▸ **ENTRIES PROVIDED**:
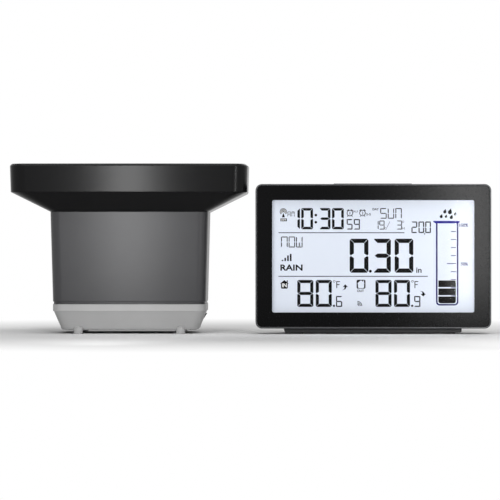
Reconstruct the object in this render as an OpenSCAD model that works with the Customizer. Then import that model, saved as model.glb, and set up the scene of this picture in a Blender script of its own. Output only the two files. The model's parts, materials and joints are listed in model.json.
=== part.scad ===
// Wireless rain gauge: an outdoor tipping-bucket collector and its indoor display console.
// X runs to the right, Y to the back and Z up. The origin is on the floor, under the
// middle of the pair. Lengths are in millimetres.

/* [Set] */
// Clear space between the funnel's rim and the display
unit_gap = 4; // [2:1:60]

/* [Funnel] */
// Width of the rim, left to right
rim_w = 153; // [142:1:165]
// Depth of the rim, front to back
rim_d = 100; // [94:1:112]
// Height of the rim band
rim_h = 18; // [12:1:26]
// Corner radius of the rim
rim_r = 10.4; // [7:0.1:14]
// Height of the sloping flare between rim and housing
flare_h = 12.4; // [9:0.1:18]
// Wall of the funnel
funnel_wall = 2.2; // [1.6:0.1:2.8]
// Height of the drip nozzle, from its tip to the screen's ledge
nozzle_l = 7; // [6:0.1:9]
// Height of the inner throat, from the housing's top down to the screen's well
throat_h = 14.9; // [12:0.1:16]
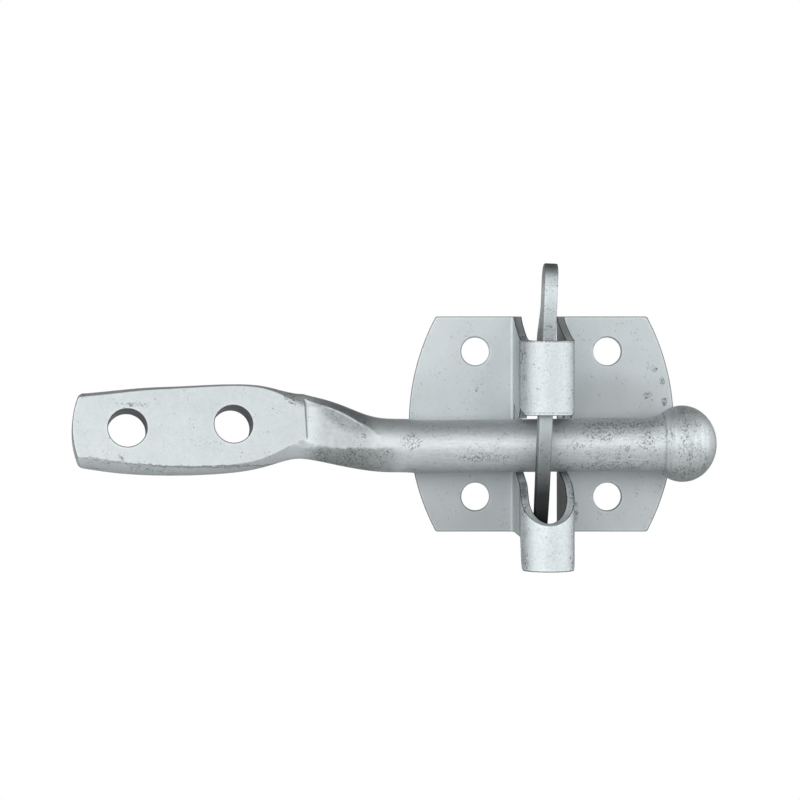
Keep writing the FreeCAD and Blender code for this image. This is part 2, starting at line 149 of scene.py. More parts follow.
class Shader:
    """Builds the nodes of one material or of the world."""

    def __init__(self, owner):
        owner.use_nodes = True
        self.tree = owner.node_tree
        self.tree.nodes.clear()

    def node(self, kind, settings=None, inputs=None, output=0):
        """Adds a node, makes its settings, then fills or links its sockets."""
        made = self.tree.nodes.new(kind)
        for name, value in (settings or {}).items():
            if name == "stops":
                self.stops(made.color_ramp, value)
            else:
                setattr(made, name, value)
        for name, value in (inputs or {}).items():
            if isinstance(value, Socket):
                self.tree.links.new(value.output, made.inputs[name])
            else:
                made.inputs[name].default_value = value
        return Socket(self, made.outputs[output]) if made.outputs else None

    def stops(self, ramp, values):
        """Gives a ramp its stops, each as its position and its grey; new ones start halfway."""
        while len(ramp.elements) < len(values):
            ramp.elements.new(0.5)
        for element, (position, grey) in zip(ramp.elements, values):
            element.position = position
            element.color = (grey, grey, grey, 1.0)

    def place(self):
        """Position on the piece in millimetres: as a vector, and as x, how far before the wings, and z."""
        metres = self.node("ShaderNodeTexCoord", output="Object")
        vector = self.node("ShaderNodeVectorMath", {"operation": "SCALE"}, {0: metres, "Scale": 1 / MM})
        x, y, z = (self.node("ShaderNodeSeparateXYZ", {}, {0: vector}, output=i) for i in range(3))
        return vector, x, -SHEET - y, z

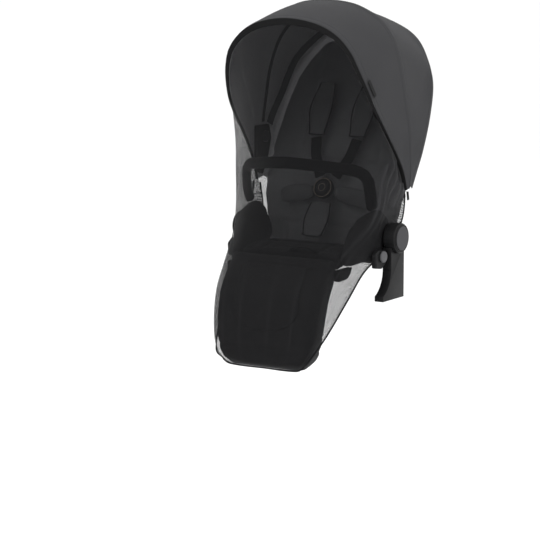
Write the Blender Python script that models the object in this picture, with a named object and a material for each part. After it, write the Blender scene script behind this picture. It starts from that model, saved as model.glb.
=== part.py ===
"""Stroller mosquito net, fitted on a plain stroller seat with its hood.

Metres, +Z up, the front is -Y and +X is the seated child's left.
The origin is midway between the soles of the two arms that carry the seat.
"""

import bpy
import bmesh
import numpy as np
from mathutils import Matrix

# Driving dimensions
GAP = 0.0003
NET_THICKNESS = 0.0012
NET_CLEARANCE = 0.0015
FOOT_CLEARANCE = 0.0040
BINDING_THICKNESS = 0.003
BINDING_WIDTH_TOP = 0.016
BINDING_WIDTH_SIDE = 0.006
ELASTIC_WIDTH = 0.0042
ELASTIC_THICKNESS = 0.0028
HOOD_THICKNESS = 0.002
BACKREST_THICKNESS = 0.016

HUB_HEIGHT = 0.1195
HUB_DEPTH = 0.098
HUB_RADIUS = 0.034
HUB_INNER_X = 0.1842
HUB_OUTER_X = 0.2170
HUB_LENGTH = HUB_OUTER_X - HUB_INNER_X
# Hub and its cap: distance along the axis, radius
HUB_PROFILE = (
    (0.0, HUB_RADIUS - 0.004),
    (0.004, HUB_RADIUS),
    (HUB_LENGTH - 0.003, HUB_RADIUS),
    (HUB_LENGTH, HUB_RADIUS - 0.003),
)
HUB_CAP_PROFILE = (
    (0.0, HUB_RADIUS - 0.007),
    (0.0012, HUB_RADIUS - 0.007),
    (0.0020, HUB_RADIUS - 0.008),
)
ARM_INNER_X = 0.1845
ARM_OUTER_X = 0.2065
ARM_WIDTH = 0.060
SOLE_HEIGHT = -0.018
TOE_REACH = 0.036
TOE_TIP_HEIGHT = 0.018
TOE_ROOT_HEIGHT = 0.048
SADDLE_POINTS = 13

# Steps from one foot of the rim to the other, shared by the net, the binding and the hood
ACROSS = 40
NET_DOWN = 28
# Columns in the table of the net's levels, counted over both sides
NET_STATIONS = 9
# Creases sharper than this angle stay sharp
SMOOTH_ANGLE = 0.7

# The band of the rim faces this point
RIM_AIM = (0.0, 0.06, 0.30)

# Each hoop is an arch: its height, half width and depth, from its foot up to its top
FRONT_HOOP = (
    # height, half_width, depth
    (0.223, 0.2025, 0.147),
    (0.262, 0.2020, 0.133),
    (0.300, 0.1995, 0.110),
    (0.340, 0.1965, 0.079),
    (0.380, 0.1950, 0.045),
    (0.420, 0.1915, 0.014),
    (0.460, 0.1850, -0.008),
    (0.500, 0.1745, -0.026),
    (0.540, 0.1580, -0.037),
    (0.574, 0.1280, -0.042),
    (0.596, 0.0900, -0.046),
    (0.608, 0.0450, -0.049),
    (0.612, 0.0000, -0.050),
)
MIDDLE_HOOP = (
    (0.225, 0.2012, 0.157),
    (0.262, 0.2015, 0.163),
    (0.302, 0.2000, 0.164),
    (0.362, 0.2000, 0.160),
    (0.422, 0.1940, 0.153),
    (0.482, 0.1880, 0.148),
    (0.542, 0.1740, 0.147),
    (0.580, 0.1560, 0.144),
    (0.612, 0.1250, 0.138),
    (0.636, 0.0800, 0.131),
    (0.645, 0.0400, 0.127),
    (0.647, 0.0000, 0.125),
)
REAR_BAND = (
    (0.227, 0.1995, 0.165),
    (0.290, 0.2010, 0.183),
    (0.352, 0.2000, 0.200),
    (0.420, 0.1910, 0.235),
    (0.503, 0.1690, 0.272),
    (0.551, 0.1320, 0.294),
    (0.588, 0.0780, 0.310),
    (0.610, 0.0000, 0.322),
)
REAR_HOOP = (
    (0.230, 0.1975, 0.173),
    (0.267, 0.1990, 0.193),
    (0.318, 0.2000, 0.222),
    (0.392, 0.1950, 0.262),
    (0.462, 0.1820, 0.298),
    (0.511, 0.1550, 0.323),
    (0.552, 0.1180, 0.345),
    (0.580, 0.0650, 0.364),
    (0.597, 0.0000, 0.373),
)

# Each level of the net below the rim, in millimetres, by five stations from its rear edge
NET_LEVELS = (
    # rear edge, side, corner and front as x, y, z; middle as y, z
    ((193.5, 151, 205), (204, 98, 262), (195.5, 47, 335), (110, -40, 420), (-60, 455)),
    ((187, 149, 152), (193, 80, 205), (188, 43, 270), (100, -28, 296), (-64, 306)),
    ((181.3, 105, 100), (181.2, 70, 130), (178, 21, 163), (100, -57, 185), (-88, 190)),
    ((174, 6, 55), (173, -22, 68), (146, -58, 80), (90, -89, 90), (-100, 94)),
    ((158, -44, -6), (148, -90, 0), (131.5, -129, 2), (80, -137.5, 0), (-139, 0)),
    ((141, -108, -80), (136, -130, -83), (124.5, -147.5, -84), (77, -154, -83), (-155, -83)),
    ((121.5, -146, -127), (116, -149, -128), (109, -154, -131), (67, -158, -138), (-159, -141)),
    ((101.5, -145, -149), (94, -145, -153), (83, -144, -156), (50, -143, -158), (-142, -158)),
)

# Soft folds of the net: where each stands across the net and how far down it runs
NET_FOLDS = (
    # across, drift, width, height, start, end
    (0.50, -0.02, 0.045, 0.0050, 0.10, 0.44),
    (0.60, -0.03, 0.040, 0.0060, 0.08, 0.40),
    (0.70, -0.04, 0.038, 0.0065, 0.06, 0.35),
    (0.81, -0.05, 0.036, 0.0055, 0.05, 0.31),
    (-0.54, 0.03, 0.048, 0.0030, 0.10, 0.42),
    (-0.67, 0.04, 0.042, 0.0035, 0.07, 0.36),
    (-0.80, 0.05, 0.038, 0.0035, 0.05, 0.31),
)
# Room between the seat's side wall and the hub, where the net passes
PASS_OUTER_X = 0.1822
PASS_REACH = 0.012
PASS_SLOPE = 0.4
PASS_END = 0.020
WALL_CLEARANCE = 0.0030

# Side wall of the seat from front to back
SEAT_SIDE_ROWS = (
    # depth, middle x, lowest, highest, thickness
    (-0.034, 0.1430, 0.066, 0.088, 0.016),
    (-0.018, 0.1450, 0.0625, 0.104, 0.023),
    (0.005, 0.1490, 0.062, 0.139, 0.028),
    (0.030, 0.1550, 0.062, 0.168, 0.032),
    (0.070, 0.1600, 0.064, 0.180, 0.034),
    (0.104, 0.1610, 0.072, 0.182, 0.034),
    (0.120, 0.1610, 0.098, 0.170, 0.034),
)
SEAT_SIDE_STEPS = 11
SEAT_SIDE_POWER = 3.2

# The blank tab on the rim, and the steps of the rim among which its height is found
LABEL_FINE = 240
LABEL_HEIGHT = 0.452
LABEL_LENGTH = 0.040
LABEL_WIDTH = 0.011
LABEL_THICKNESS = 0.0012
LABEL_LIFT = 0.0032
LABEL_SETBACK = 0.013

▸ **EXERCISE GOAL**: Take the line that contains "Write the Blender Python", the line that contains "RIM_AIM = (0.0, 0.06, 0.30)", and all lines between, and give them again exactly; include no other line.

▸ **OUTPUT FOR THIS TASK**:
Write the Blender Python script that models the object in this picture, with a named object and a material for each part. After it, write the Blender scene script behind this picture. It starts from that model, saved as model.glb.
=== part.py ===
"""Stroller mosquito net, fitted on a plain stroller seat with its hood.

Metres, +Z up, the front is -Y and +X is the seated child's left.
The origin is midway between the soles of the two arms that carry the seat.
"""

import bpy
import bmesh
import numpy as np
from mathutils import Matrix

# Driving dimensions
GAP = 0.0003
NET_THICKNESS = 0.0012
NET_CLEARANCE = 0.0015
FOOT_CLEARANCE = 0.0040
BINDING_THICKNESS = 0.003
BINDING_WIDTH_TOP = 0.016
BINDING_WIDTH_SIDE = 0.006
ELASTIC_WIDTH = 0.0042
ELASTIC_THICKNESS = 0.0028
HOOD_THICKNESS = 0.002
BACKREST_THICKNESS = 0.016

HUB_HEIGHT = 0.1195
HUB_DEPTH = 0.098
HUB_RADIUS = 0.034
HUB_INNER_X = 0.1842
HUB_OUTER_X = 0.2170
HUB_LENGTH = HUB_OUTER_X - HUB_INNER_X
# Hub and its cap: distance along the axis, radius
HUB_PROFILE = (
    (0.0, HUB_RADIUS - 0.004),
    (0.004, HUB_RADIUS),
    (HUB_LENGTH - 0.003, HUB_RADIUS),
    (HUB_LENGTH, HUB_RADIUS - 0.003),
)
HUB_CAP_PROFILE = (
    (0.0, HUB_RADIUS - 0.007),
    (0.0012, HUB_RADIUS - 0.007),
    (0.0020, HUB_RADIUS - 0.008),
)
ARM_INNER_X = 0.1845
ARM_OUTER_X = 0.2065
ARM_WIDTH = 0.060
SOLE_HEIGHT = -0.018
TOE_REACH = 0.036
TOE_TIP_HEIGHT = 0.018
TOE_ROOT_HEIGHT = 0.048
SADDLE_POINTS = 13

# Steps from one foot of the rim to the other, shared by the net, the binding and the hood
ACROSS = 40
NET_DOWN = 28
# Columns in the table of the net's levels, counted over both sides
NET_STATIONS = 9
# Creases sharper than this angle stay sharp
SMOOTH_ANGLE = 0.7

# The band of the rim faces this point
RIM_AIM = (0.0, 0.06, 0.30)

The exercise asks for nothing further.